Social discrimination against FSWs also needs to be addressed, but FHI, the largest donor in Nepal for prevention programmes among FSWs, does not fund advocacy for FSWs' rights. "We should have access to other funds for such programmes," says Dhakal.
Stigma prevents sex workers from accessing health services. "Most of the clinics are known to the people as clinics for sex workers. Due to this, many sex workers hesitate to go to such places," says Dhakal.
Tulsa Lata Amatya, president of Community Action Centre - Nepal, an organisation that works with about 4,000 sex workers in 126 sites in three districts of the Kathmandu Valley, agrees that it is not easy for sex workers to access treatment and counselling services.
"Hospital staff is not friendly and sensitive to sex workers. Sex workers dislike health workers in these clinics," says Amatya. "Only two government hospitals in Kathmandu have Voluntary Testing and Counselling Services, but many women cannot go to the clinics due to odd timings, stigma and discrimination."
Some sex workers hold alternative jobs in garment, brick kiln and other small enterprises, owners of which do not allow treatment and check-up during working hours. "By the time their work is completed, health facilities are closed," Amatya says. "Despite these challenges, sex workers who have been reached by programmes are aware about HIV. Most of them don't compromise on condom use, and have reduced the number of sex partners. Some have even left the trade and chosen other jobs."

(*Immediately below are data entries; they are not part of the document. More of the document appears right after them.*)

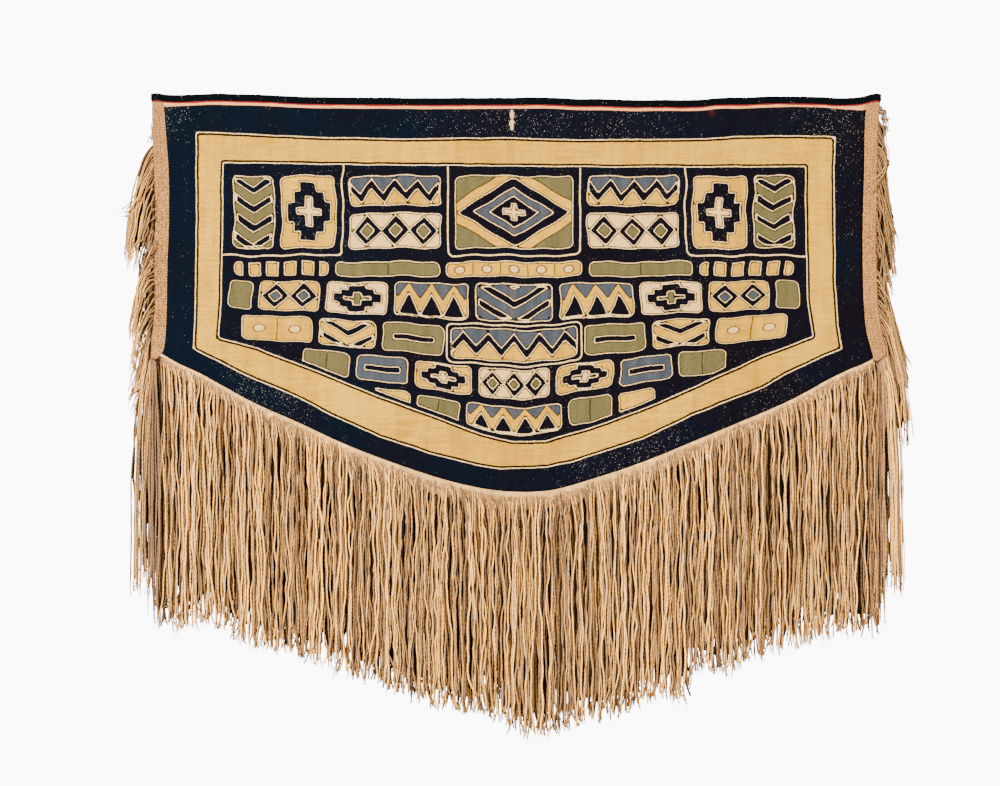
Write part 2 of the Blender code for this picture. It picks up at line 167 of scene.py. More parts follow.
# Lines that the weaver lays along every edge of black, and how soft their edges are
WHITE_LINE = 0.0020
DARK_LINE = 0.0019
EDGE_WHITE_MORE = 0.0005
EDGE_DARK_MORE = 0.0026
INNER_LINE = 0.0013
FRAME_LINE = 0.0016
SOFT_EDGE = 0.0007
FAR = 0.03

# The field's motifs, mirrored about its middle: a kind, a colour, how far across
# from the middle, the height, and the width and height of the compartment
MIDDLE_X = -0.004
MOTIFS = named(
    "kind colour across up wide high",
    ("lozenge", "yellow", 0, -0.250, 0.260, 0.160),
    ("zigzag", "yellow", 0.261, -0.203, 0.202, 0.066),
    ("lozenges", "cream", 0.261, -0.291, 0.202, 0.078),
    ("stepped", "yellow", 0.452, -0.250, 0.120, 0.160),
    ("chevrons", "green", 0.572, -0.250, 0.090, 0.160),
    ("discs", "yellow", 0, -0.376, 0.300, 0.034),
    ("plain", "green", 0.280, -0.376, 0.230, 0.034),
    ("posts", "yellow", 0.513, -0.376, 0.206, 0.034),
    ("chevrons", "blue", 0, -0.450, 0.170, 0.084),
    ("triangles", "yellow", 0.181, -0.450, 0.162, 0.084),
    ("stepped", "cream", 0.345, -0.450, 0.135, 0.084),
    ("lozenges", "yellow", 0.494, -0.450, 0.133, 0.084),
    ("plain", "green", 0.601, -0.450, 0.052, 0.084),
    ("zigzag", "yellow", 0, -0.545, 0.280, 0.072),
    ("bars", "green", 0.223, -0.545, 0.135, 0.072),
    ("chevrons", "yellow", 0.368, -0.545, 0.125, 0.072),
    ("discs", "yellow", 0.523, -0.545, 0.155, 0.072),
    ("lozenges", "cream", 0, -0.630, 0.156, 0.066),
    ("stepped", "yellow", 0.155, -0.630, 0.124, 0.066),
    ("bars", "blue", 0.289, -0.630, 0.114, 0.066),
    ("plain", "green", 0.413, -0.630, 0.104, 0.066),
    ("triangles", "yellow", 0, -0.711, 0.210, 0.062),
    ("plain", "green", 0.168, -0.711, 0.096, 0.062),
    ("plain", "yellow", 0.272, -0.711, 0.082, 0.062),
)
PANEL_ROUND = 0.012
FIELD_MARGIN = 0.009
SECOND = {"yellow": "blue", "cream": "green", "green": "cream", "blue": "cream"}

# White frames drawn on the black between the compartments
FRAMES = named(
    "across up wide high",
    (0, -0.222, 0.290, 0.247),
    (0.560, -0.222, 0.366, 0.247),
    (0, -0.545, 0.296, 0.089),
)

# The rows below this depth lift outwards, as the lower edge does
LIFT_FROM = 0.380
LIFT_OVER = 0.350
LIFT_SLOPE = 0.230
LIFT_SOFT = 0.050

# Worn places, where the bare cream warp shows through the dark wool
WORN = named(
    "x z reach strength",
    (-0.755, -0.035, 0.045, 0.75), (-0.640, -0.050, 0.090, 0.05), (0.000, -0.050, 0.110, 0.55),
    (-0.180, -0.045, 0.080, 0.25), (0.240, -0.045, 0.120, 0.45), (0.700, -0.045, 0.100, 0.62),
    (0.745, -0.160, 0.070, 0.12), (0.745, -0.300, 0.090, 0.16), (-0.500, -0.650, 0.080, 0.60),
    (-0.590, -0.610, 0.060, 0.65), (0.180, -0.820, 0.090, 0.40), (0.300, -0.780, 0.080, 0.55),
    (0.560, -0.660, 0.110, 0.35), (-0.420, -0.250, 0.130, 0.30), (0.420, -0.300, 0.130, 0.35),
    (0.000, -0.600, 0.130, 0.25),
)

# Repeats of the weave, of the plait and of the yarns' plies
STITCH_WIDE = 0.0042
STITCH_HIGH = 0.0026
PLAIT_HIGH = 0.0060
PLAIT_FINE = 0.0023
PLY_HIGH = 0.0105
LOBE_HIGH = 0.034

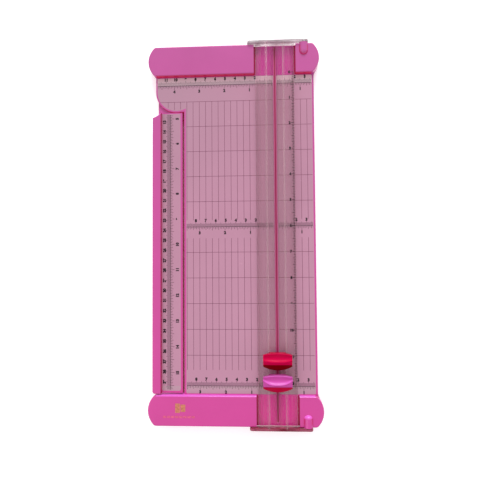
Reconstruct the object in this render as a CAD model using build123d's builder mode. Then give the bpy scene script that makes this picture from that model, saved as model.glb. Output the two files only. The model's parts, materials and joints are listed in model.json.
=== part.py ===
"""12-inch paper trimmer and scoring board, in millimetres.

The origin is on the table, in the middle of the board. +Y runs along the cutting line towards the
top fence, +X is towards the rail's hinge and +Z is up.
"""

import os

from build123d import *

os.makedirs("parts", exist_ok=True)

# ---------------------------------------------------------------- driving dimensions
INCH = 25.4

# board
fence_y = 6.25 * INCH  # inner face of each fence bar
bar_depth = 29.5
board_y = fence_y + bar_depth
bar_shoulder_x = 79.0  # where a bar's straight sides meet its rounded ends
bar_tip_x = 85.7
bar_corner_r = 4.0
bar_edge_r = 1.2
board_right_x = 80.5
bay_wall_x = -50.4  # side of the board beside the folded arm
flare_r = 14.0
skirt_z = 1.0  # lower rim, clear of the table on rubber feet
deck_z = 9.0  # working surface
bar_top_z = 15.0
deck_edge_r = 0.8
plate_t = 0.8
plate_rim = 1.9
plate_y = fence_y - 0.8
plate_corner_r = 1.5
lobe_plate_rim = 1.6  # board left visible around the lobe's plate
lobe_plate_reach = 12.0  # how far the plate carries on from the pivot into the deck's plate
bay_corner_r = 2.0
deck_under_z = 6.2  # underside of the working surface
bar_under_z = 12.5
trim_w, trim_d = 60.0, 20.0  # blocks that trim a sketch or a solid, larger than what they cut

# cutting line
cut_x = 41.5
strip_w = 2.2
strip_t = 2.0
strip_low_y, strip_high_y = -185.0, 187.0
strip_play = 0.05  # room beside the strip in its channel
strip_end_play = 0.1
groove_w = 1.1
groove_depth = 1.2
groove_end = 2.0  # solid strip left beyond each end of the groove
land_w = 0.5  # land between the strip and each plate
recess_low_x, recess_high_x = 20.8, 62.4  # gap in each bar for the rail

# hollow underside of the board
rib_t = 2.0
pocket_pitch_y, pocket_rows = 34.9, 9
deck_pocket_x, deck_pocket_w, deck_pocket_count = -5.6, 26.6, 3
side_pocket_x, side_pocket_w = 62.0, 30.5
recess_pocket_places = (30.5, 52.0)
recess_pocket_w = 14.0
bar_wall = 2.5
bar_pocket_x, bar_pocket_w, bar_pocket_count = -30.0, 29.5, 3
end_pocket_x, end_pocket_w = 73.0, 15.0

# ruler arm
pivot_x, pivot_y = -57.9, 143.9
lobe_r = 21.1
lobe_end_deg = 282.0
boss_r = 4.0
boss_z = 2.0
boss_hole_depth = 5.0
running_gap = 0.06
arm_low_x, arm_high_x = -81.2, -51.9
arm_low_y = -157.4
arm_end_gap = 21.6  # arm's far end to the pivot
arm_room_x, arm_room_y = 5.5, 19.4  # far corner of the room for the turning arm, from the pivot
arm_room_w, arm_room_l = 35.5, 49.4
arm_fence_x = pivot_x - (fence_y - pivot_y)  # in line with the top fence when swung out
arm_border = 2.0
arm_top_border = 1.0
arm_plate_gap = 0.25  # plate to the arm's fence
arm_corner_r = 2.5
arm_edge_r = 1.0
arm_rib_pitch, arm_pocket_count, arm_pocket_mid_y = 32.0, 7, -23.0
bar_end_gap = 0.8
tongue_r = 19.2
tongue_low_x, tongue_high_x = -76.7, -53.0
tongue_low_z, tongue_high_z = 2.3, 6.2
tongue_room_z = 6.5  # ceiling over the tongue
tongue_play = 0.5
tongue_root = 12.0  # how far the tongue runs into the arm
pivot_screw_r = 1.25
pivot_screw_l = 5.5
pivot_head_r = 2.8
washer_r, washer_t = 7.5, 0.8
screw_head_z = 0.35
drive_l, drive_w, drive_depth = 3.2, 0.6, 0.5  # cross drive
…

The Nepal Progress Report, prepared for the recently concluded UNGASS summit in New York, corroborates this. The report says that condom use has consistently increased among sex workers who have been reached by programmes. Condom use among FSWs increased from 74% in 2004, to 77.2% in 2006.
The government's Integrated Bio-behavioural Survey 2007 too shows that HIV infection has decreased significantly among sex workers active in 16 highway districts. In 2006, HIV prevalence among FSWs in the 16 Terai highway districts was 1.5% -- a rate significantly less than in 2003, when it was estimated that 3% of FSWs were infected.
This is remarkable progress, but there is still a great deal to be done. The challenge becomes greater as funds for prevention and treatment programmes for sex workers are limited, and there are still no government-run programmes.